[Task to carry out]
Quote all of the data below exactly, please.
_ _ _
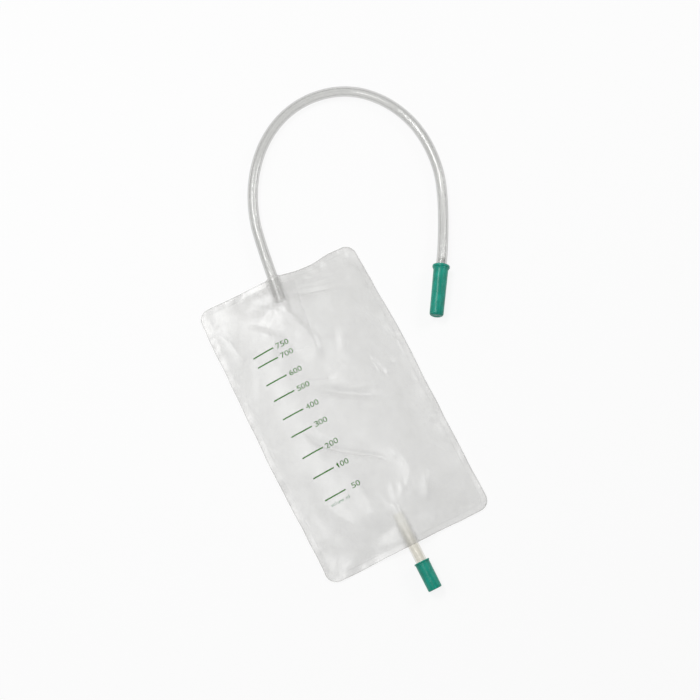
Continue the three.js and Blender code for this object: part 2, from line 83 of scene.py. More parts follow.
# Main folds of the front film: height over the crown, half width, and points of the crest
FOLDS = [
    (-1.2, 6, [(5, 108), (20, 103), (40, 99), (58, 92)]),
    (1.7, 7, [(53, 80), (60, 58), (65, 34), (68, 4), (67, -24)]),
    (-1.5, 8, [(-16, 23), (4, 12), (22, 2), (46, -13)]),
    (1.1, 7, [(2, 24), (24, 12), (50, -2)]),
    (-1.3, 6, [(46, 34), (49, 20), (44, 6)]),
    (0.9, 7, [(32, 60), (24, 42), (27, 24)]),
    (-1.8, 7, [(-36, -8), (-24, -26), (-8, -38), (10, -51), (20, -60)]),
    (1.5, 8, [(16, -46), (28, -60), (26, -76), (14, -90)]),
    (1.4, 6, [(40, -76), (34, -90), (27, -104)]),
    (-1.2, 9, [(-64, 100), (-58, 84), (-60, 66)]),
    (1.5, 12, [(-54, -58), (-42, -80), (-28, -102)]),
    (-1.3, 8, [(-62, -64), (-56, -84), (-46, -104)]),
]
GATHER_ANGLES = [math.radians(a) for a in (-62, -38, -15, 15, 38, 62)]
GATHER_LENGTH, GATHER_HEIGHT, GATHER_WIDTH = 26.0, 1.1, 4.0

# Sharper creases, on the main folds and between them, given as the folds are
CREASES = [
    (0.39, 1.8, [(-6, 108), (-5, 96), (-1, 80), (1, 64)]),
    (-0.33, 1.6, [(1, 104), (1, 88), (5, 70), (-4, 52)]),
    (0.28, 1.5, [(-30, 116), (-22, 106), (-12, 98), (-6, 94)]),
    (-0.28, 1.4, [(-20, 112), (-16, 102), (-26, 90)]),
    (0.28, 1.4, [(8, 110), (22, 106), (42, 101), (56, 98)]),
    (0.28, 1.3, [(14, 114), (28, 110), (44, 108)]),
    (-0.22, 1.2, [(18, 118), (30, 116), (40, 112)]),
    (0.39, 1.6, [(54, 78), (60, 58), (66, 38), (70, 5), (71, -20)]),
    (-0.28, 1.5, [(50, 74), (56, 54), (60, 36)]),
    (0.33, 1.5, [(10, 12), (26, 6), (48, -1)]),
    (-0.39, 1.6, [(-12, 20), (8, 10), (26, -1), (45, -13)]),
    (-0.28, 1.4, [(-8, 34), (2, 30), (12, 26)]),
    (0.28, 1.3, [(15, 38), (19, 31), (22, 26)]),
    (0.28, 1.3, [(47, 30), (50, 15), (45, 5)]),
    (-0.44, 1.7, [(-35, -10), (-25, -25), (-12, -35), (5, -48), (18, -62)]),
    (0.33, 1.6, [(-30, -4), (-20, -20), (-8, -30), (8, -42)]),
    (0.44, 1.8, [(25, -60), (28, -70), (22, -80), (12, -90)]),
    (0.39, 1.5, [(38, -80), (33, -92), (28, -102)]),
    (0.39, 1.3, [(-14, -90), (-10, -97), (-6, -105)]),
    (0.33, 1.2, [(-8, -90), (-6, -98), (-3, -106)]),
    (-0.33, 1.2, [(6, -98), (7, -106), (8, -116)]),
    (0.28, 1.8, [(-73, 45), (-64, 58), (-55, 72)]),
    (-0.22, 1.6, [(-66, 104), (-60, 92), (-58, 78)]),
    (0.22, 2.0, [(-50, -70), (-40, -86), (-30, -100)]),
    (-1.0, 1.7, [(7, 106), (24, 102), (40, 97)]),
    (-1.3, 1.6, [(-37, -6), (-31, -20), (-15, -35), (0, -45), (10, -52), (17, -61)]),
    (-1.3, 2.4, [(42, 30), (44, 18), (46, 6)]),
    (-1.6, 5.0, [(-12, 24), (8, 9), (30, -5)]),
    (-0.9, 1.8, [(-16, 35), (-6, 30), (6, 25)]),
]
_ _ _
[Solution]
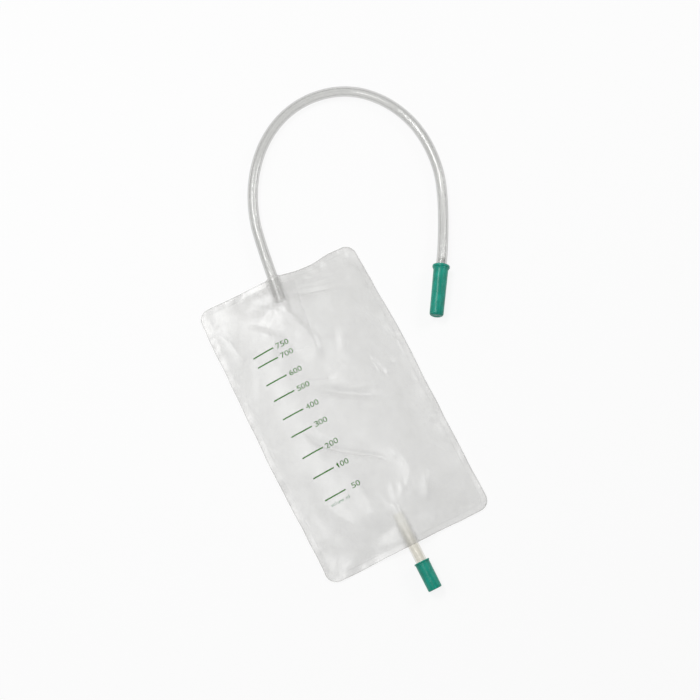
Continue the three.js and Blender code for this object: part 2, from line 83 of scene.py. More parts follow.
# Main folds of the front film: height over the crown, half width, and points of the crest
FOLDS = [
    (-1.2, 6, [(5, 108), (20, 103), (40, 99), (58, 92)]),
    (1.7, 7, [(53, 80), (60, 58), (65, 34), (68, 4), (67, -24)]),
    (-1.5, 8, [(-16, 23), (4, 12), (22, 2), (46, -13)]),
    (1.1, 7, [(2, 24), (24, 12), (50, -2)]),
    (-1.3, 6, [(46, 34), (49, 20), (44, 6)]),
    (0.9, 7, [(32, 60), (24, 42), (27, 24)]),
    (-1.8, 7, [(-36, -8), (-24, -26), (-8, -38), (10, -51), (20, -60)]),
    (1.5, 8, [(16, -46), (28, -60), (26, -76), (14, -90)]),
    (1.4, 6, [(40, -76), (34, -90), (27, -104)]),
    (-1.2, 9, [(-64, 100), (-58, 84), (-60, 66)]),
    (1.5, 12, [(-54, -58), (-42, -80), (-28, -102)]),
    (-1.3, 8, [(-62, -64), (-56, -84), (-46, -104)]),
]
GATHER_ANGLES = [math.radians(a) for a in (-62, -38, -15, 15, 38, 62)]
GATHER_LENGTH, GATHER_HEIGHT, GATHER_WIDTH = 26.0, 1.1, 4.0

# Sharper creases, on the main folds and between them, given as the folds are
CREASES = [
    (0.39, 1.8, [(-6, 108), (-5, 96), (-1, 80), (1, 64)]),
    (-0.33, 1.6, [(1, 104), (1, 88), (5, 70), (-4, 52)]),
    (0.28, 1.5, [(-30, 116), (-22, 106), (-12, 98), (-6, 94)]),
    (-0.28, 1.4, [(-20, 112), (-16, 102), (-26, 90)]),
    (0.28, 1.4, [(8, 110), (22, 106), (42, 101), (56, 98)]),
    (0.28, 1.3, [(14, 114), (28, 110), (44, 108)]),
    (-0.22, 1.2, [(18, 118), (30, 116), (40, 112)]),
    (0.39, 1.6, [(54, 78), (60, 58), (66, 38), (70, 5), (71, -20)]),
    (-0.28, 1.5, [(50, 74), (56, 54), (60, 36)]),
    (0.33, 1.5, [(10, 12), (26, 6), (48, -1)]),
    (-0.39, 1.6, [(-12, 20), (8, 10), (26, -1), (45, -13)]),
    (-0.28, 1.4, [(-8, 34), (2, 30), (12, 26)]),
    (0.28, 1.3, [(15, 38), (19, 31), (22, 26)]),
    (0.28, 1.3, [(47, 30), (50, 15), (45, 5)]),
    (-0.44, 1.7, [(-35, -10), (-25, -25), (-12, -35), (5, -48), (18, -62)]),
    (0.33, 1.6, [(-30, -4), (-20, -20), (-8, -30), (8, -42)]),
    (0.44, 1.8, [(25, -60), (28, -70), (22, -80), (12, -90)]),
    (0.39, 1.5, [(38, -80), (33, -92), (28, -102)]),
    (0.39, 1.3, [(-14, -90), (-10, -97), (-6, -105)]),
    (0.33, 1.2, [(-8, -90), (-6, -98), (-3, -106)]),
    (-0.33, 1.2, [(6, -98), (7, -106), (8, -116)]),
    (0.28, 1.8, [(-73, 45), (-64, 58), (-55, 72)]),
    (-0.22, 1.6, [(-66, 104), (-60, 92), (-58, 78)]),
    (0.22, 2.0, [(-50, -70), (-40, -86), (-30, -100)]),
    (-1.0, 1.7, [(7, 106), (24, 102), (40, 97)]),
    (-1.3, 1.6, [(-37, -6), (-31, -20), (-15, -35), (0, -45), (10, -52), (17, -61)]),
    (-1.3, 2.4, [(42, 30), (44, 18), (46, 6)]),
    (-1.6, 5.0, [(-12, 24), (8, 9), (30, -5)]),
    (-0.9, 1.8, [(-16, 35), (-6, 30), (6, 25)]),
]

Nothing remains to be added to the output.